= PROBLEM STATEMENT =
Of the material below, the lines to be retyped are those from the line containing "Continue the three.js" through the line containing "material of the", inclusive; reproduce them exactly.

───── RAW DATA ─────

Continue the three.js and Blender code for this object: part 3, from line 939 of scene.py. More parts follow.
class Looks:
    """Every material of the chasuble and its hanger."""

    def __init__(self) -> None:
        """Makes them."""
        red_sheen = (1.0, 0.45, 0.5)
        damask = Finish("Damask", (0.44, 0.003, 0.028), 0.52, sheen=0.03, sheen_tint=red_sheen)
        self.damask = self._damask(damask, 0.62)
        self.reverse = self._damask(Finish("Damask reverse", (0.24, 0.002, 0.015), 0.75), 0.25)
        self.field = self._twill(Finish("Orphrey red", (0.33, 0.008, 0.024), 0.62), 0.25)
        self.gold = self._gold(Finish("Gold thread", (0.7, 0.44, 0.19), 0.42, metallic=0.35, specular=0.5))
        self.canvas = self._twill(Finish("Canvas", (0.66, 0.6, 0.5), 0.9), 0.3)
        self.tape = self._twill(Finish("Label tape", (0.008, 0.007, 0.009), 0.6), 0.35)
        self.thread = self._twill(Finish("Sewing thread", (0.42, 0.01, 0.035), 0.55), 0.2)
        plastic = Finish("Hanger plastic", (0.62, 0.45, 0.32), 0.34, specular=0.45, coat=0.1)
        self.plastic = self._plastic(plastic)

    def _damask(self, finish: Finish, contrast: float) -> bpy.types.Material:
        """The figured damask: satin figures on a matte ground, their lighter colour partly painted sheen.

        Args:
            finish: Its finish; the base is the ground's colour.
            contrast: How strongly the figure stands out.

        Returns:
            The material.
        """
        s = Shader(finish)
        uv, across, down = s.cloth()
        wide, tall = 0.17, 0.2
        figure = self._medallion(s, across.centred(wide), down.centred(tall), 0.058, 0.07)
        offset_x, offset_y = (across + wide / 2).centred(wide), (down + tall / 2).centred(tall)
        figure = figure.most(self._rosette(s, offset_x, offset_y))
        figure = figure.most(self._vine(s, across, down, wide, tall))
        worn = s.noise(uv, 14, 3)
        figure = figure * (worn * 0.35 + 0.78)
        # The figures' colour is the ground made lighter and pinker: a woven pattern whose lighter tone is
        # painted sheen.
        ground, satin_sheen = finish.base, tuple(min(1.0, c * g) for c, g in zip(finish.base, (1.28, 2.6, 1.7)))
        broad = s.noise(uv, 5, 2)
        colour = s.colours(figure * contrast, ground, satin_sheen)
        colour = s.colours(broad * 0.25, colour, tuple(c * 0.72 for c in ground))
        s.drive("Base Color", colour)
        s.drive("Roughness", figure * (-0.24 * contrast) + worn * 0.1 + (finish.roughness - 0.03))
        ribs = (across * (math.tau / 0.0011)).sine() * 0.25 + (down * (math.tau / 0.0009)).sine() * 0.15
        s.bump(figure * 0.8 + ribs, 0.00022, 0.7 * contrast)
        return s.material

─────
───── RAW DATA ─────

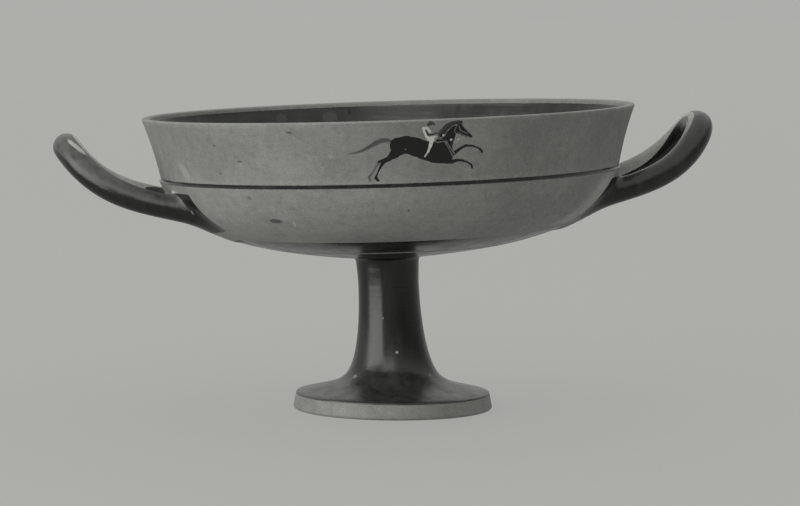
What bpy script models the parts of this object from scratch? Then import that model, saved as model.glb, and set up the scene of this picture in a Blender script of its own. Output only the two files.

─────
───── RAW DATA ─────

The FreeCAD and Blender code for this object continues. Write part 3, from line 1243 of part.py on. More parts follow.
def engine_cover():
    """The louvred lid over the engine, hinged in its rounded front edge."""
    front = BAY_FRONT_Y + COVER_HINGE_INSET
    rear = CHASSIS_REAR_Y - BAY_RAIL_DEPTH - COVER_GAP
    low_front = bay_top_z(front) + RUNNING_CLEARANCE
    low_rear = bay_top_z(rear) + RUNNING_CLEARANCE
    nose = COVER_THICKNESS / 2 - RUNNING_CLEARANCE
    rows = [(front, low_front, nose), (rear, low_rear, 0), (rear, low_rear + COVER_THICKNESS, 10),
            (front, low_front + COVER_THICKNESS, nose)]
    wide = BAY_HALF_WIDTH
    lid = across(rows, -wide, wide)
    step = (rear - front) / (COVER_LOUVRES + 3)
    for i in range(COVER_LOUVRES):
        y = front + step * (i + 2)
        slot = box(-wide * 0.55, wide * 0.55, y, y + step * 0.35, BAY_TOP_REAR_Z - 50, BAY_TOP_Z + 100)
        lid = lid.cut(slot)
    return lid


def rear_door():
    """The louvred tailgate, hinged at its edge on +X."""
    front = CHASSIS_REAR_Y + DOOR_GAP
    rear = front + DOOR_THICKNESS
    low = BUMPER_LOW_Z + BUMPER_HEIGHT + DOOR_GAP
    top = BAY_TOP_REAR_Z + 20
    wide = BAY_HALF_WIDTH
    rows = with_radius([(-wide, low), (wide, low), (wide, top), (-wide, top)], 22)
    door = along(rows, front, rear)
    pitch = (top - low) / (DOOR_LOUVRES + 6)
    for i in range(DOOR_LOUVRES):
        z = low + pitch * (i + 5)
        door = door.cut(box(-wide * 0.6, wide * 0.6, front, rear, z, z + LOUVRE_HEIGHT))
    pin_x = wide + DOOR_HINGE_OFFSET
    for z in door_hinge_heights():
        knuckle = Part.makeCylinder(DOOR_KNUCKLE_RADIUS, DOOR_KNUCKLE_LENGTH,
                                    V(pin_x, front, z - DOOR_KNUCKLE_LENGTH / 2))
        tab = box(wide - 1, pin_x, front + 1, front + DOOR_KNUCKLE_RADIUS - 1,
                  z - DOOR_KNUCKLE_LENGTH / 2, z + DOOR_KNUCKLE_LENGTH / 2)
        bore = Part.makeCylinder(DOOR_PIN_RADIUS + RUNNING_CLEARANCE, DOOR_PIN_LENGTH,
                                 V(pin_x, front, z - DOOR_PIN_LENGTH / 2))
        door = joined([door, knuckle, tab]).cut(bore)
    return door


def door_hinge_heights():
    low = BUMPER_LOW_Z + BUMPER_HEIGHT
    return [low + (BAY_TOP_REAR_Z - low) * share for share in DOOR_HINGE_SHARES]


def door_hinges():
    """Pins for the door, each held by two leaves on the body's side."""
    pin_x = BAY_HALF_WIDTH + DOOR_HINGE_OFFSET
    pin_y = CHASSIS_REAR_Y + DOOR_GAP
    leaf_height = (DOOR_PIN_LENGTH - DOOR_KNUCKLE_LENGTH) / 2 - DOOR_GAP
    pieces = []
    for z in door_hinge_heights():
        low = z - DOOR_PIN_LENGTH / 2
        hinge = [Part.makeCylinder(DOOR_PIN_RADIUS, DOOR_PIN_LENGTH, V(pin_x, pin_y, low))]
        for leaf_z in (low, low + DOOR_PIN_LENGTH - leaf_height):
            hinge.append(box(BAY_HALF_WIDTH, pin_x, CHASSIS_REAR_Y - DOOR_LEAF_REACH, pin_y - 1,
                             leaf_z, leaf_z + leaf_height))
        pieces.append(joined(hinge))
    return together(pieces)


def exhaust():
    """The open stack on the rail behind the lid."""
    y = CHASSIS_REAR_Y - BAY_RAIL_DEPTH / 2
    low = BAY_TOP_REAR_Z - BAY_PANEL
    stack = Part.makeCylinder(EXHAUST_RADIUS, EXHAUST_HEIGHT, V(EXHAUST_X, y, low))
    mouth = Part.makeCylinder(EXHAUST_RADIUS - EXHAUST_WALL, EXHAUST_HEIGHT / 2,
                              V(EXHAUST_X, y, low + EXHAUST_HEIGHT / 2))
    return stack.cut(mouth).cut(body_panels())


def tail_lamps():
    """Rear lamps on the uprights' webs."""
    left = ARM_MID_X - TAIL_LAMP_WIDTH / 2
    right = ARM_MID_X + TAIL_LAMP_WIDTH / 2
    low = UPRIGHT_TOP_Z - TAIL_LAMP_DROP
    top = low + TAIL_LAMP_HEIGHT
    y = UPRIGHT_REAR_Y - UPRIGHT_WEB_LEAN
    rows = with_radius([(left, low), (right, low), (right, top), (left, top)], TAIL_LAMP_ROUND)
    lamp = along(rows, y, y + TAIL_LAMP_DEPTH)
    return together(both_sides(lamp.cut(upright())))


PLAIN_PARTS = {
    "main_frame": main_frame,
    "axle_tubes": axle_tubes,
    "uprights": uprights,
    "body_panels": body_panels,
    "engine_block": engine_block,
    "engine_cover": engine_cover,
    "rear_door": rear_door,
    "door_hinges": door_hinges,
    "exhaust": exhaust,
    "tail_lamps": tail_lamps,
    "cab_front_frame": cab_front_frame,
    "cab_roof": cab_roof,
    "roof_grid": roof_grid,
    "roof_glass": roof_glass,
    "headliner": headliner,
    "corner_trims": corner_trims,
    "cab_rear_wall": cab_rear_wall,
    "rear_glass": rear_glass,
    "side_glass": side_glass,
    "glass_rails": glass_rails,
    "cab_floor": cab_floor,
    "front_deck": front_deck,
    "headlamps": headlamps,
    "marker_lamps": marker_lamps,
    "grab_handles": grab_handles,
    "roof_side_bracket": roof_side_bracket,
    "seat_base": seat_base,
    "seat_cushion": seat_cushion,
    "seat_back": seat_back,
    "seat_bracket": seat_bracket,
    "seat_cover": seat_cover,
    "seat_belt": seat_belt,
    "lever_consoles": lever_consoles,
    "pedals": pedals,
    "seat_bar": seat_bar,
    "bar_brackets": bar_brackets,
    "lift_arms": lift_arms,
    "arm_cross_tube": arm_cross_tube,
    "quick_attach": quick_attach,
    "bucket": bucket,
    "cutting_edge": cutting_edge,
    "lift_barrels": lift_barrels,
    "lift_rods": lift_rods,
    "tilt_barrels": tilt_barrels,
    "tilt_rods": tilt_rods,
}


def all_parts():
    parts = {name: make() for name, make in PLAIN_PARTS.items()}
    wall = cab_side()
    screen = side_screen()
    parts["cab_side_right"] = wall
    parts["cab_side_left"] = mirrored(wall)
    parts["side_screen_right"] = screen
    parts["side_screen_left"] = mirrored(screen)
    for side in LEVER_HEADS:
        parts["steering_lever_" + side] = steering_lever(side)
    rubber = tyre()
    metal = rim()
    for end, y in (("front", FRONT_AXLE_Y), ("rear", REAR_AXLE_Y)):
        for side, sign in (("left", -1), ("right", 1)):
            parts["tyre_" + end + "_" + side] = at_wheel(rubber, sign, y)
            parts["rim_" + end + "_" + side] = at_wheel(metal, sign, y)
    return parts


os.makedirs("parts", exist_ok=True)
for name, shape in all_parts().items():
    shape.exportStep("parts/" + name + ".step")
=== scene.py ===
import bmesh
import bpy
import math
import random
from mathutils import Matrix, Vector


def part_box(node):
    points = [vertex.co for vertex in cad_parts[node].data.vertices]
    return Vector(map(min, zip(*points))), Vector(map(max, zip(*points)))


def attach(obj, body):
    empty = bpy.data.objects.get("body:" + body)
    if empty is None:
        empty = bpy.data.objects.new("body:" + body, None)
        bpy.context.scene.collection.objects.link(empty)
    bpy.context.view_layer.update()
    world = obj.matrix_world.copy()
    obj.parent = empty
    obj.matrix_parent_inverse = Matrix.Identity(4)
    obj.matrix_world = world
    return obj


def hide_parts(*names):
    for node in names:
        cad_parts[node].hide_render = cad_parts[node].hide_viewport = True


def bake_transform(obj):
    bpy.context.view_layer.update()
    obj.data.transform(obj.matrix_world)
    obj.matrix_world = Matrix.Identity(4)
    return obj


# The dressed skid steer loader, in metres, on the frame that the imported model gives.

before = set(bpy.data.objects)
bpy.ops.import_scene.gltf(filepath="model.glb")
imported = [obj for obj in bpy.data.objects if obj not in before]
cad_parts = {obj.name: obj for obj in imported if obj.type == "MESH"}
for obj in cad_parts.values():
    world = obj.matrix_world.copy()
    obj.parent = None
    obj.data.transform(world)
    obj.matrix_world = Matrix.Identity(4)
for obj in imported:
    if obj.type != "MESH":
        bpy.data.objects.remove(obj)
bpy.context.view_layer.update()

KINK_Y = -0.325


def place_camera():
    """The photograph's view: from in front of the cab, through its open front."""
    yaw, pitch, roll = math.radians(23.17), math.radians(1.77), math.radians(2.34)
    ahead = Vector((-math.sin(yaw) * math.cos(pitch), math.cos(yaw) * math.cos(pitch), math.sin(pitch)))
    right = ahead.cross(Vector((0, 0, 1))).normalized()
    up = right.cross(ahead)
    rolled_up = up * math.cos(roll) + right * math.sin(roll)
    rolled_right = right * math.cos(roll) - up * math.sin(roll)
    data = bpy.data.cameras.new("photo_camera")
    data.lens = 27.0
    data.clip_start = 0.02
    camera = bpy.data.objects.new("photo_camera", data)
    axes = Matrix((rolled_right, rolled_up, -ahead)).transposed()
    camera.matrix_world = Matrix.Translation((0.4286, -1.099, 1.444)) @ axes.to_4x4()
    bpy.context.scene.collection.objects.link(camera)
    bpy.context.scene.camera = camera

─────

= RESULT OF THE TASK =
Continue the three.js and Blender code for this object: part 3, from line 939 of scene.py. More parts follow.
class Looks:
    """Every material of the chasuble and its hanger."""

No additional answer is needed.